On Facebook’s map of humanity, the node for “you” often includes vast awareness of your movements online and a surprising amount of info about what you do offline, too.

The big picture: Even when you’re cautious about sharing, Facebook’s dossier on you will be hefty. Facebook tackles its mission of “bringing the world closer together” by creating a map of humanity, and each of us represents a tiny node on this “social graph.”

Nothing is shocking on this, but it’s a really nicely organized list of everything that is known.

January 8, 2019

Link: T-Mobile, Sprint, and AT&T Are Selling Customers’ Real-Time Location Data ☍

Joseph Cox for Motherboard:

Nervously, I gave a bounty hunter a phone number. He had offered to geolocate a phone for me, using a shady, overlooked service intended not for the cops, but for private individuals and businesses. Armed with just the number and a few hundred dollars, he said he could find the current location of most phones in the United States.
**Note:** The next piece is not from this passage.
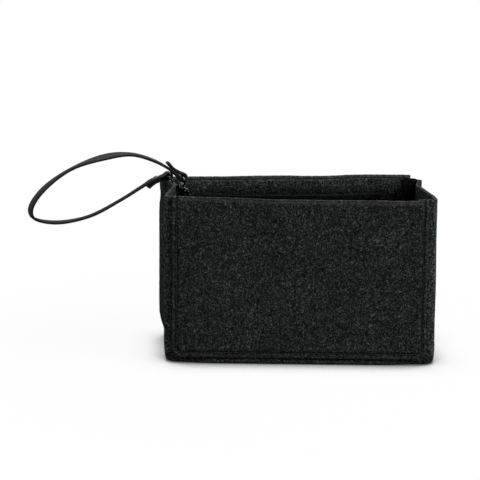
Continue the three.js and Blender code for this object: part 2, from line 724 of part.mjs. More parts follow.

The bounty hunter sent the number to his own contact, who would track the phone. The contact responded with a screenshot of Google Maps, containing a blue circle indicating the phone’s current location, approximate to a few hundred metres.

Queens, New York. More specifically, the screenshot showed a location in a particular neighborhood—just a couple of blocks from where the target was. The hunter had found the phone (the target gave their consent to Motherboard to be tracked via their T-Mobile phone.)

The bounty hunter did this all without deploying a hacking tool or having any previous knowledge of the phone’s whereabouts. Instead, the tracking tool relies on real-time location data sold to bounty hunters that ultimately originated from the telcos themselves, including T-Mobile, AT&T, and Sprint, a Motherboard investigation has found. These surveillance capabilities are sometimes sold through word-of-mouth networks.

Even though we generally think of companies like Facebook, Google, Twitter, Uber and others doing scummy things with our data for the sake of selling highly-targeted advertising, this is significantly worse. Unfortunately, we live in a world where nobody seems to even care, so I suspect the outrage will probably just stay around the tech circles—the only carrier not included is in this investigation is Verizon, but I wouldn’t be surprised if they aren’t completely innocent. I hope I’m proven wrong.

January 7, 2019

Link: Should I Use My Personal Laptop for Work? ☍

David Murphy for Lifehacker (via Ben Brooks):

You mention at the end of your email that you have the option to get a work-issued laptop. That might sound like an inconvenience at first, but it’s the perfect way to maintain church-and-state-like separation between your two lives. You’ll have to resist the urge to do little things for convenience, like setting up your personal Gmail account or your favorite messaging service on your work laptop. That will be annoying in some instances, but the privacy you’ll maintain is worth it. And if your personal laptop breaks for any reason, at least you’ll have a backup you can use for the basics: web searches, driving directions, a safe-for-work YouTube video to cheer you up, et cetera.

Going forward, a great way to get around this entire work/life balance issue is to tell your employer (or a future employer) that you have no technological resources whatsoever. Your smartphone? Doesn’t exist. You have a dumb T9 device. You laptop broke and you haven’t purchased a replacement. You’ve never owned a desktop PC.

Like many, I had fallen into the work-email-on-an-iPhone trap and other work-related things have creeped into personal devices for the sake of convenience. While the article also discusses the IT policy side of things, I’m one of the ones who would be enforcing that at my job, so the separation aspect applies more. As such, I’ve pulled back quite a bit and am looking at other ways to reduce the role my devices play in my day job. If you’ve let this happen, I highly recommend you reevaluate this, as well.

January 4, 2019

Link: Los Angeles Accuses Weather Channel App of Covertly Mining User Data ☍

Jennifer Valentino-DeVries and Natasha Singer for The New York Times:

The Weather Channel app deceptively collected, shared and profited from the location information of millions of American consumers, the city attorney of Los Angeles said in a lawsuit filed on Thursday.

One of the most popular online weather services in the United States, the Weather Channel app has been downloaded more than 100 million times and has 45 million active users monthly.

The government said the Weather Company, the business behind the app, unfairly manipulated users into turning on location tracking by implying that the information would be used only to localize weather reports. Yet the company, which is owned by IBM, also used the data for unrelated commercial purposes, like targeted marketing and analysis for hedge funds, according to the lawsuit.

It looks like it’s for the standalone app, not the built-in iOS Weather app (which uses data from The Weather Channel) or any other app that uses The Weather Channel/Weather Underground as a source. Honestly, I hope that the company feels a bit of pain for this, but I doubt it will be the last of cases like this.

These days, I use a mix of the built-in Weather app as well as Hello Weather, which has a human-readable privacy policy.